The process for a DUI case can seem long and complicated, and it involves a multitude of steps. The process begins when an individual is arrested and can culminate in a dismissal, acquittal, reduction of charges, or a DUI conviction, depending on the circumstances of the specific case. The stages of a DUI case, though slightly different for every defendant, are as follows:
- Arrest – Once a police officer arrests an individual for driving under the influence, the DUI case process begins. A police officer has the legal authority to make an arrest based on probable cause. If a police officer can reasonably conclude that the suspect had committed a crime based upon facts and circumstances, then the police officer has probable cause to make an arrest.
- Booking – After an arrest is complete, the suspect is brought into custody for “booking.” During this process, the police officers record pertinent information about the suspect, such as his or her name, personal address, age, and physical characteristics. The officers then file a report of the suspect’s alleged crime, cross-check existing records to verify if the suspect has a prior criminal record, take fingerprints and photographs (”mugshots”) of the suspect, search the suspect for contraband, confiscate personal property for return upon the suspect’s release, and place him or her in a holding cell until an arrangement for bail has been made or the person is eventually brought to court.
- Bail – The bail process allows the suspect to pay for his or her release, with the understanding that the suspect promises to appear at all future court proceedings or is released on his or her own recognizance. If the suspect is unable to afford the bail, it is usually possible to arrange payment through a bail bond agency.
- Arraignment – The arraignment is the first time the suspect (now known as the “defendant”) can appear in court. For misdemeanor DUI cases, we almost never have our client appear on the arraignment date. At the arraignment, the defendant is informed of the charges against him or her. The judge will then ask the defendant to submit a plea to the charges that have been brought: “guilty,” “not guilty,” or “no contest.” The judge may then readdress the issues of bail and issue dates for future court appearances, if any.
- Plea Bargain – In a plea bargain, the defense and the prosecution will meet in an attempt to come to a satisfactory resolution of the case. Plea bargains often involve the defendant agreeing to plead guilty or no contest in exchange for less severe punishment. At our firm we are committed to serving our clients. If a plea bargain agreement is an option in your case, we will provide expert legal counsel on the pros and cons of such a decision.
- Preliminary Hearing – This applies to felony cases. At a preliminary hearing, a judge weighs the evidence against the defendant and decides if there is sufficient evidence to support a trial. The issue of guilt is not addressed.
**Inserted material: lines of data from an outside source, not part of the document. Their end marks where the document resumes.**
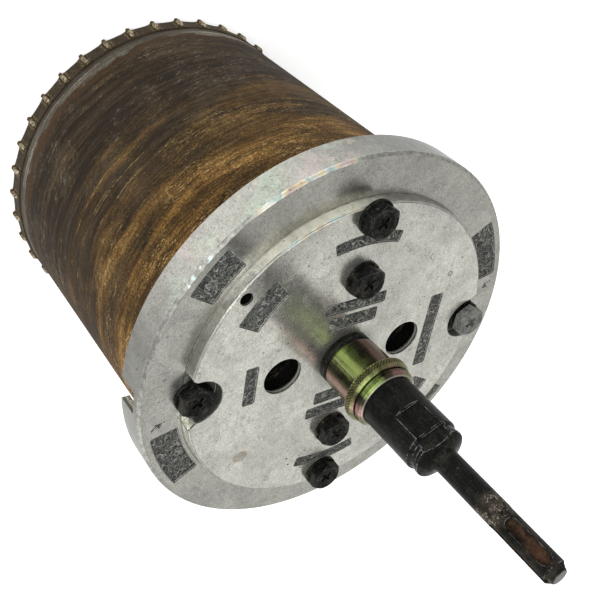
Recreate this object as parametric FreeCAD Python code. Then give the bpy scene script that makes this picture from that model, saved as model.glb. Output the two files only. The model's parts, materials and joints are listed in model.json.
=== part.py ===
import FreeCAD, Part
import math
import os
from FreeCAD import Rotation, Vector

# A dry core drill bit, 161 mm over its teeth. It stands on its teeth at z = 0, with its shank upwards.
# Its axis is Z. The four fixed bolts lie along X, the two side bolts and the ejection holes along Y.
# Sizes are in millimetres and degrees.

# Crown: a ring with axial cutting ridges on both its sides
CUTTING_DIAMETER = 161.0
TOOTH_COUNT = 40
TOOTH_START_ANGLE = 7.4
TOOTH_PROUD_OUTSIDE = 1.6
TOOTH_PROUD_INSIDE = 0.8
TOOTH_ROOT_WIDTH = 2.6
TOOTH_CREST_WIDTH = 1.5
TOOTH_MOUND_PROUD = 0.15
TOOTH_MOUND_ROOT_WIDTH = 7.0
TOOTH_MOUND_CREST_WIDTH = 3.6
TOOTH_LENGTH = 7.6
TOOTH_RUNOUT = 2.0
TOOTH_EMBEDDED = 0.6
CROWN_HEIGHT = 8.5
CROWN_WALL = 3.4
CROWN_STEP = 0.4
CROWN_EDGE_CHAMFER = 0.5

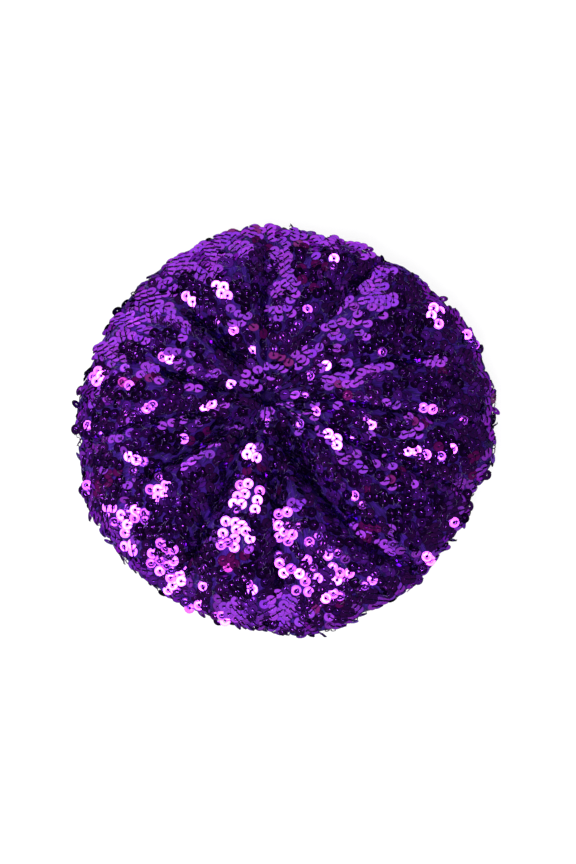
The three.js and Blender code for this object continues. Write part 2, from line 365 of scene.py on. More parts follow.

In many ways, the preliminary hearing is like a mini-trial, as the prosecution will introduce evidence implicating the defendant, and the defense attorney will attempt to convince the judge that the prosecution lacks the evidence needed to convince a jury of his or her guilt.
- Pre-Trial Motions – Before the trial begins, the defense and the prosecution address the judge and introduce motions. Typical motions include requests for evidence to be submitted or excluded, as well as arguments for or against a witness’s testimony. In essence, the pre-trial motion phase introduces “rules” by which both parties have to abide by during the trial.
- Trial – If a defendant pleads “not guilty” and no plea bargain is reached, then the case goes to trial. During the trial, the prosecution argues its case in an attempt to convince the jury that the defendant is guilty of the charges that have been brought against him or her. The defense counters the prosecution by presenting its own evidence to convince the jury to return a verdict or verdicts of not guilty. The trial process consists of several steps: jury selection, opening statements, the state’s case-in-chief, the defense case, closing arguments, jury instruction and deliberation, and verdict reading.
- Sentencing – If a defendant is convicted by either a plea bargain, or been found guilty by a judge or jury, then the punishment is determined during the sentencing phase. In a DUI case, the most common sentences include probation, attendance at alcohol treatment programs, payment of large fines, submit to future chemical testing, not driving without insurance, and in some jurisdictions jail.
What is a DMV hearing?
If you are arrested for driving under the influence, the police will confiscate your California driver’s license and give you a temporary permit. It is your obligation to contact the DMV within 10 days of your arrest to request a stay of the suspension and arrange a DMV hearing. At the DMV hearing, a representative of the department will determine whether or not your license should be suspended. It is important to note that the DMV hearing is an administrative hearing and not a criminal proceeding. If you are over 21 and the DMV hearing officer finds that the police officer had probable cause to stop you for driving under the influence, your arrest was lawful, you either had a BAC of .08 or greater at the time of driving or refused a post-arrest chemical test, they have the right to suspend or revoke your driving privileges. However, in non-refusal cases, if your driving privileges have been suspended or revoked but you are formally acquitted in a court of law of driving with a BAC of .08 or greater, the suspension or revocation may be reversed.